>>>

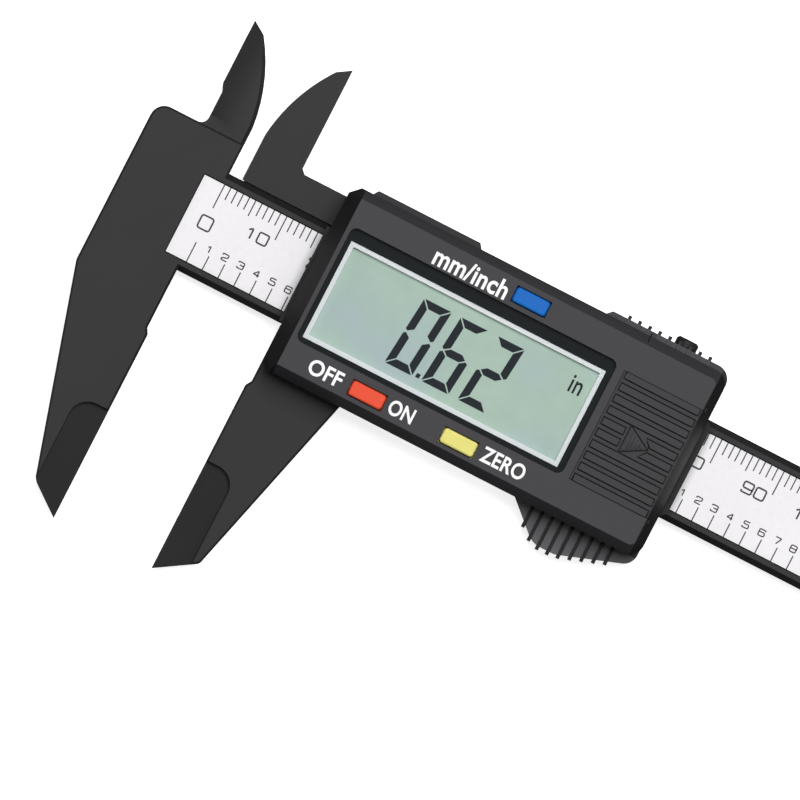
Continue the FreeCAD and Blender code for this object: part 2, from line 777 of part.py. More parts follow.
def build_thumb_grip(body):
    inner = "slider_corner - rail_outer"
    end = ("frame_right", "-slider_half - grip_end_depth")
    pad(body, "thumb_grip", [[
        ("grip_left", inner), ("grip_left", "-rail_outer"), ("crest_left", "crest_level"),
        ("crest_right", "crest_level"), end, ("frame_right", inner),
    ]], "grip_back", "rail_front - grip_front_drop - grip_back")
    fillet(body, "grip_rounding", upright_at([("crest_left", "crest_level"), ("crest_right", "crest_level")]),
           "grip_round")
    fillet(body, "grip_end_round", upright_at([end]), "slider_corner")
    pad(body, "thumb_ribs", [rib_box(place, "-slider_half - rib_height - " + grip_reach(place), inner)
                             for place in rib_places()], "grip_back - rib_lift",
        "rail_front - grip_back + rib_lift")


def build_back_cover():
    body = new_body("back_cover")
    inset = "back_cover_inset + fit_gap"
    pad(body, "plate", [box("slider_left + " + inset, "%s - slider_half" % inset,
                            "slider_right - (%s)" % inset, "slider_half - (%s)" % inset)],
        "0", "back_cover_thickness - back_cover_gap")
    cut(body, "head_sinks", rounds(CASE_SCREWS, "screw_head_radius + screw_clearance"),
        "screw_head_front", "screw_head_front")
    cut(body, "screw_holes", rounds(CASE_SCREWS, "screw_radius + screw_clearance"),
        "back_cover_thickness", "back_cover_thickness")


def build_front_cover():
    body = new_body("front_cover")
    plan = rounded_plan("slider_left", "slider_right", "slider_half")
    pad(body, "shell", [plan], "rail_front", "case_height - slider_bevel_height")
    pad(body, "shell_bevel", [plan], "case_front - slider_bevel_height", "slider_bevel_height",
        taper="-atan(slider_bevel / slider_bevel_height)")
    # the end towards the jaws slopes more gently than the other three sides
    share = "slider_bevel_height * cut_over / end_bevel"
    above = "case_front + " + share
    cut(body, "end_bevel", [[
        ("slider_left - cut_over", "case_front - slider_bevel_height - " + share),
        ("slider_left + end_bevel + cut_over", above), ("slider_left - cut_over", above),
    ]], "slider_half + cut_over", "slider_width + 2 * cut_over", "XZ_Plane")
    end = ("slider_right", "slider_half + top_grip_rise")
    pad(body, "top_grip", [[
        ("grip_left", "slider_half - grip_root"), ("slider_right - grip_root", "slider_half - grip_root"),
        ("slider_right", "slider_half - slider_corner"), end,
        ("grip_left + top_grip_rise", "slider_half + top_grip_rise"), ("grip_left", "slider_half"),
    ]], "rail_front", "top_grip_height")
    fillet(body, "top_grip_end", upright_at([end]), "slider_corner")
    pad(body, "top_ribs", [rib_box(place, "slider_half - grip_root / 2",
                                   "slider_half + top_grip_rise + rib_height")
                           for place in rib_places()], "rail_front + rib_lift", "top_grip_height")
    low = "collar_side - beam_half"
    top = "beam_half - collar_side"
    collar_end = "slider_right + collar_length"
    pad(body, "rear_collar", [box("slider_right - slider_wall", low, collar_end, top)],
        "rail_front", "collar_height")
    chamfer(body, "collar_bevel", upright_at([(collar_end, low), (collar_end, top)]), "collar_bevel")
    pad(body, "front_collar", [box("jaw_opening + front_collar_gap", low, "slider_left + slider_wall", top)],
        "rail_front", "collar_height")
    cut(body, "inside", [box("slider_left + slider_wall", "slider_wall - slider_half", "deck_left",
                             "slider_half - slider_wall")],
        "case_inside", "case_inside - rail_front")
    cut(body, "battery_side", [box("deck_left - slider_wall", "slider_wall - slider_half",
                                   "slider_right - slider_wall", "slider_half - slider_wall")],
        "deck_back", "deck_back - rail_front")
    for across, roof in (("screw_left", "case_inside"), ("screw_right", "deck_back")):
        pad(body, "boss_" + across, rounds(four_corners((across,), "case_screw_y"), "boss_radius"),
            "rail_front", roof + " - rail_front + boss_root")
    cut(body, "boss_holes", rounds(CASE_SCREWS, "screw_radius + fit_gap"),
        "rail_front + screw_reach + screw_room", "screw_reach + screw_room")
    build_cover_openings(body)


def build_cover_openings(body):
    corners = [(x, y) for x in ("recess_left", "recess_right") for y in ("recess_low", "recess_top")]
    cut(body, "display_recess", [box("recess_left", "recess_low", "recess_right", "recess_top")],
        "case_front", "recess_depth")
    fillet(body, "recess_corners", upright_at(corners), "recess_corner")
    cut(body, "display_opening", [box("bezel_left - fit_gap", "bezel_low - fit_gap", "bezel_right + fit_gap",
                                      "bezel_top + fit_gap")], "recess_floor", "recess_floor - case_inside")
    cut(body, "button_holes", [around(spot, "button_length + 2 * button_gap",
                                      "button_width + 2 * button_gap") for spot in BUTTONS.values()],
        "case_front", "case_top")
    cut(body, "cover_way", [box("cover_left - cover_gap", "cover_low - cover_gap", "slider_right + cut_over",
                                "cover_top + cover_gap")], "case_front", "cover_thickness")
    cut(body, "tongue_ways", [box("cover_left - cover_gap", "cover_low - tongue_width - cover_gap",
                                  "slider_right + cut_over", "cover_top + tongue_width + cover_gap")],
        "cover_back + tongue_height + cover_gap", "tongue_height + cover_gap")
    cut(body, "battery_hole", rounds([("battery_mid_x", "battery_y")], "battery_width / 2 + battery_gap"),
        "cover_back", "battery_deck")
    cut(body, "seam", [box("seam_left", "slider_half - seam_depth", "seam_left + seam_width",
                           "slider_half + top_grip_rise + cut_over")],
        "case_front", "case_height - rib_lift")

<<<

What you need to do: Output all of the material exactly as written.

Solution:
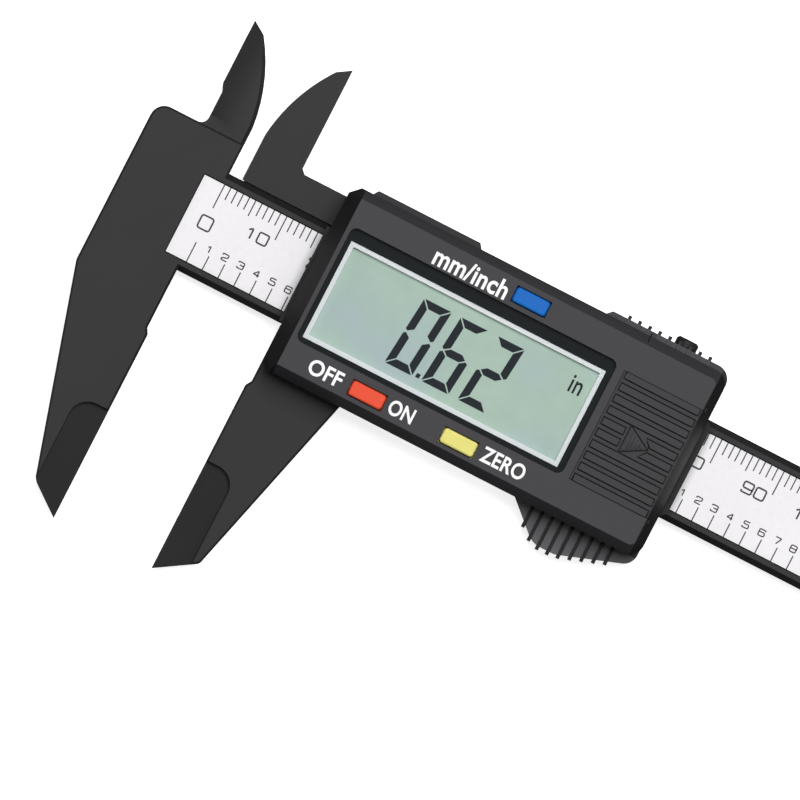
Continue the FreeCAD and Blender code for this object: part 2, from line 777 of part.py. More parts follow.
def build_thumb_grip(body):
    inner = "slider_corner - rail_outer"
    end = ("frame_right", "-slider_half - grip_end_depth")
    pad(body, "thumb_grip", [[
        ("grip_left", inner), ("grip_left", "-rail_outer"), ("crest_left", "crest_level"),
        ("crest_right", "crest_level"), end, ("frame_right", inner),
    ]], "grip_back", "rail_front - grip_front_drop - grip_back")
    fillet(body, "grip_rounding", upright_at([("crest_left", "crest_level"), ("crest_right", "crest_level")]),
           "grip_round")
    fillet(body, "grip_end_round", upright_at([end]), "slider_corner")
    pad(body, "thumb_ribs", [rib_box(place, "-slider_half - rib_height - " + grip_reach(place), inner)
                             for place in rib_places()], "grip_back - rib_lift",
        "rail_front - grip_back + rib_lift")


def build_back_cover():
    body = new_body("back_cover")
    inset = "back_cover_inset + fit_gap"
    pad(body, "plate", [box("slider_left + " + inset, "%s - slider_half" % inset,
                            "slider_right - (%s)" % inset, "slider_half - (%s)" % inset)],
        "0", "back_cover_thickness - back_cover_gap")
    cut(body, "head_sinks", rounds(CASE_SCREWS, "screw_head_radius + screw_clearance"),
        "screw_head_front", "screw_head_front")
    cut(body, "screw_holes", rounds(CASE_SCREWS, "screw_radius + screw_clearance"),
        "back_cover_thickness", "back_cover_thickness")


def build_front_cover():
    body = new_body("front_cover")
    plan = rounded_plan("slider_left", "slider_right", "slider_half")
    pad(body, "shell", [plan], "rail_front", "case_height - slider_bevel_height")
    pad(body, "shell_bevel", [plan], "case_front - slider_bevel_height", "slider_bevel_height",
        taper="-atan(slider_bevel / slider_bevel_height)")
    # the end towards the jaws slopes more gently than the other three sides
    share = "slider_bevel_height * cut_over / end_bevel"
    above = "case_front + " + share
    cut(body, "end_bevel", [[
        ("slider_left - cut_over", "case_front - slider_bevel_height - " + share),
        ("slider_left + end_bevel + cut_over", above), ("slider_left - cut_over", above),
    ]], "slider_half + cut_over", "slider_width + 2 * cut_over", "XZ_Plane")
    end = ("slider_right", "slider_half + top_grip_rise")
    pad(body, "top_grip", [[
        ("grip_left", "slider_half - grip_root"), ("slider_right - grip_root", "slider_half - grip_root"),
        ("slider_right", "slider_half - slider_corner"), end,
        ("grip_left + top_grip_rise", "slider_half + top_grip_rise"), ("grip_left", "slider_half"),
    ]], "rail_front", "top_grip_height")
    fillet(body, "top_grip_end", upright_at([end]), "slider_corner")
    pad(body, "top_ribs", [rib_box(place, "slider_half - grip_root / 2",
                                   "slider_half + top_grip_rise + rib_height")
                           for place in rib_places()], "rail_front + rib_lift", "top_grip_height")
    low = "collar_side - beam_half"
    top = "beam_half - collar_side"
    collar_end = "slider_right + collar_length"
    pad(body, "rear_collar", [box("slider_right - slider_wall", low, collar_end, top)],
        "rail_front", "collar_height")
    chamfer(body, "collar_bevel", upright_at([(collar_end, low), (collar_end, top)]), "collar_bevel")
    pad(body, "front_collar", [box("jaw_opening + front_collar_gap", low, "slider_left + slider_wall", top)],
        "rail_front", "collar_height")
    cut(body, "inside", [box("slider_left + slider_wall", "slider_wall - slider_half", "deck_left",
                             "slider_half - slider_wall")],
        "case_inside", "case_inside - rail_front")
    cut(body, "battery_side", [box("deck_left - slider_wall", "slider_wall - slider_half",
                                   "slider_right - slider_wall", "slider_half - slider_wall")],
        "deck_back", "deck_back - rail_front")
    for across, roof in (("screw_left", "case_inside"), ("screw_right", "deck_back")):
        pad(body, "boss_" + across, rounds(four_corners((across,), "case_screw_y"), "boss_radius"),
            "rail_front", roof + " - rail_front + boss_root")
    cut(body, "boss_holes", rounds(CASE_SCREWS, "screw_radius + fit_gap"),
        "rail_front + screw_reach + screw_room", "screw_reach + screw_room")
    build_cover_openings(body)


def build_cover_openings(body):
    corners = [(x, y) for x in ("recess_left", "recess_right") for y in ("recess_low", "recess_top")]
    cut(body, "display_recess", [box("recess_left", "recess_low", "recess_right", "recess_top")],
        "case_front", "recess_depth")
    fillet(body, "recess_corners", upright_at(corners), "recess_corner")
    cut(body, "display_opening", [box("bezel_left - fit_gap", "bezel_low - fit_gap", "bezel_right + fit_gap",
                                      "bezel_top + fit_gap")], "recess_floor", "recess_floor - case_inside")
    cut(body, "button_holes", [around(spot, "button_length + 2 * button_gap",
                                      "button_width + 2 * button_gap") for spot in BUTTONS.values()],
        "case_front", "case_top")
    cut(body, "cover_way", [box("cover_left - cover_gap", "cover_low - cover_gap", "slider_right + cut_over",
                                "cover_top + cover_gap")], "case_front", "cover_thickness")
    cut(body, "tongue_ways", [box("cover_left - cover_gap", "cover_low - tongue_width - cover_gap",
                                  "slider_right + cut_over", "cover_top + tongue_width + cover_gap")],
        "cover_back + tongue_height + cover_gap", "tongue_height + cover_gap")
    cut(body, "battery_hole", rounds([("battery_mid_x", "battery_y")], "battery_width / 2 + battery_gap"),
        "cover_back", "battery_deck")
    cut(body, "seam", [box("seam_left", "slider_half - seam_depth", "seam_left + seam_width",
                           "slider_half + top_grip_rise + cut_over")],
        "case_front", "case_height - rib_lift")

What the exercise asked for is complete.